GIVEN DATA:
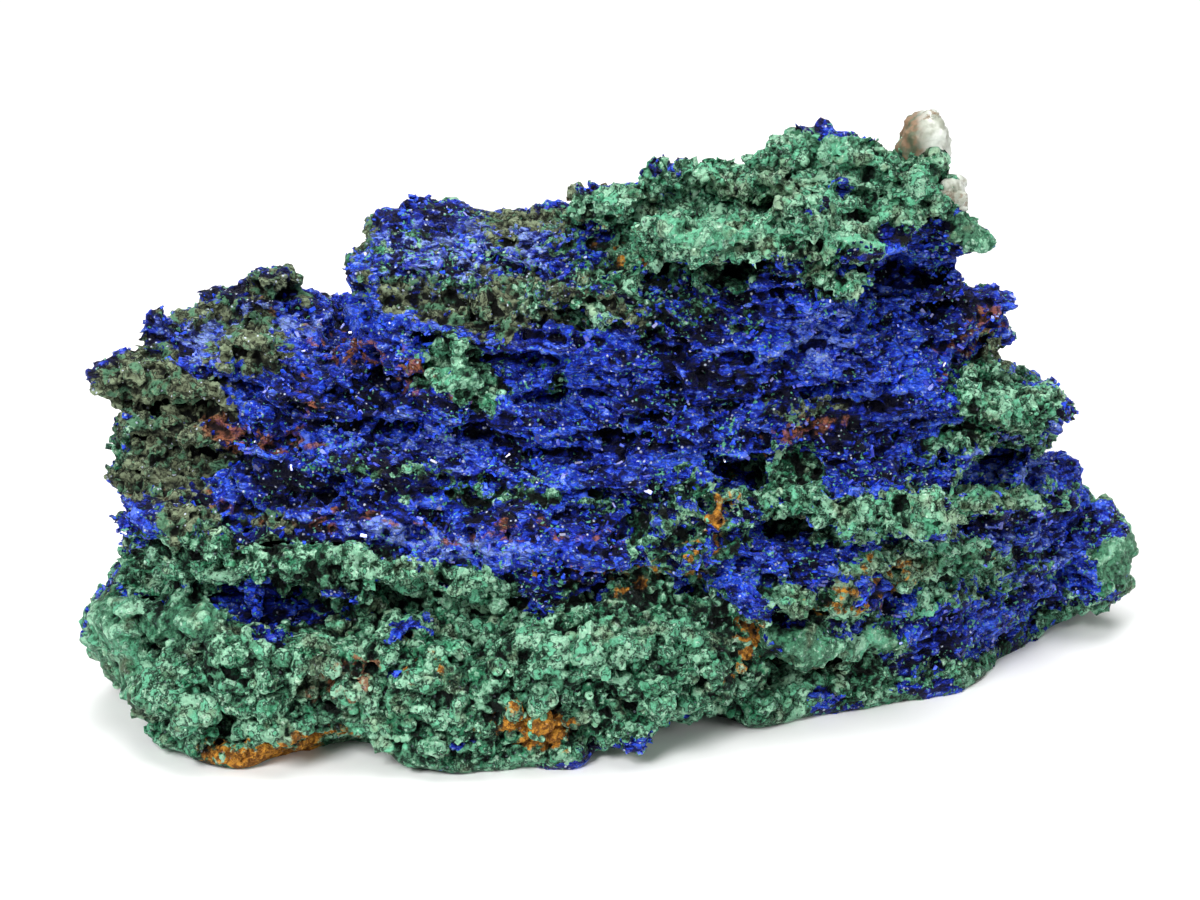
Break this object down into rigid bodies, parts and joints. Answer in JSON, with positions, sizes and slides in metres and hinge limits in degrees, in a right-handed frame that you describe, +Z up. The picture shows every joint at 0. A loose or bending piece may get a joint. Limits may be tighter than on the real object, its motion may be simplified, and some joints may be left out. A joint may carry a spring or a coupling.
{
  "type": "azurite specimen",
  "caption": "Bedded cabinet specimen of deep blue azurite crust with green malachite ledges and mounds, ochre limonite and milky quartz knobs, on a flat foot.",
  "frame": {"origin": "middle of the bounding box in plan, on the plane of the flat foot", "axes": "+X along the length with the specimen's green cap towards +X, +Y towards the back, +Z up from the flat foot; the show face looks along -Y"},
  "size_m": [0.122, 0.0608, 0.0639],
  "materials": {
    "azurite_crust": "crystalline crust with small glints"
  },
  "bodies": {
    "root": {"azurite_specimen": "azurite_crust"}
  },
  "joints": []
}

GIVEN PROBLEM: Write out every line exactly as it stands.

TASK RESULT:
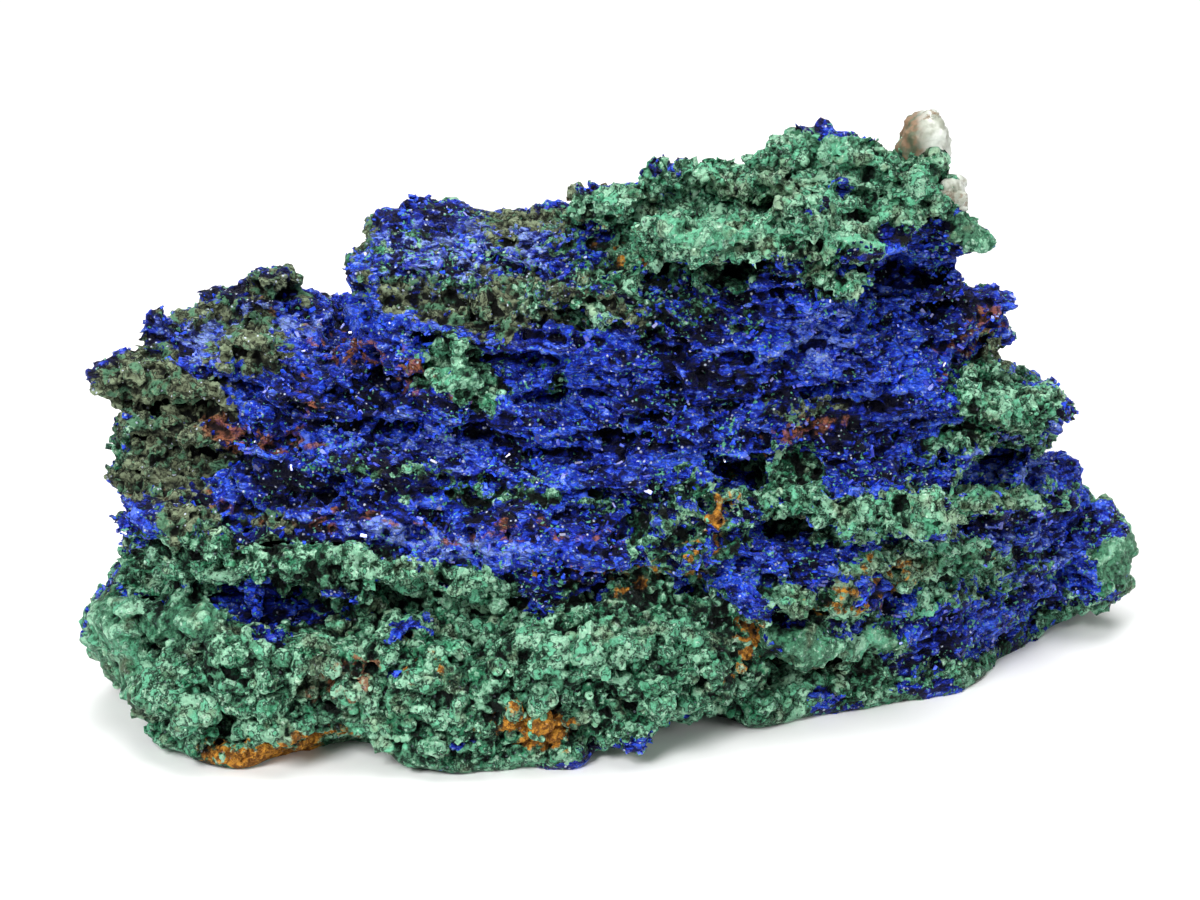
Break this object down into rigid bodies, parts and joints. Answer in JSON, with positions, sizes and slides in metres and hinge limits in degrees, in a right-handed frame that you describe, +Z up. The picture shows every joint at 0. A loose or bending piece may get a joint. Limits may be tighter than on the real object, its motion may be simplified, and some joints may be left out. A joint may carry a spring or a coupling.
{
  "type": "azurite specimen",
  "caption": "Bedded cabinet specimen of deep blue azurite crust with green malachite ledges and mounds, ochre limonite and milky quartz knobs, on a flat foot.",
  "frame": {"origin": "middle of the bounding box in plan, on the plane of the flat foot", "axes": "+X along the length with the specimen's green cap towards +X, +Y towards the back, +Z up from the flat foot; the show face looks along -Y"},
  "size_m": [0.122, 0.0608, 0.0639],
  "materials": {
    "azurite_crust": "crystalline crust with small glints"
  },
  "bodies": {
    "root": {"azurite_specimen": "azurite_crust"}
  },
  "joints": []
}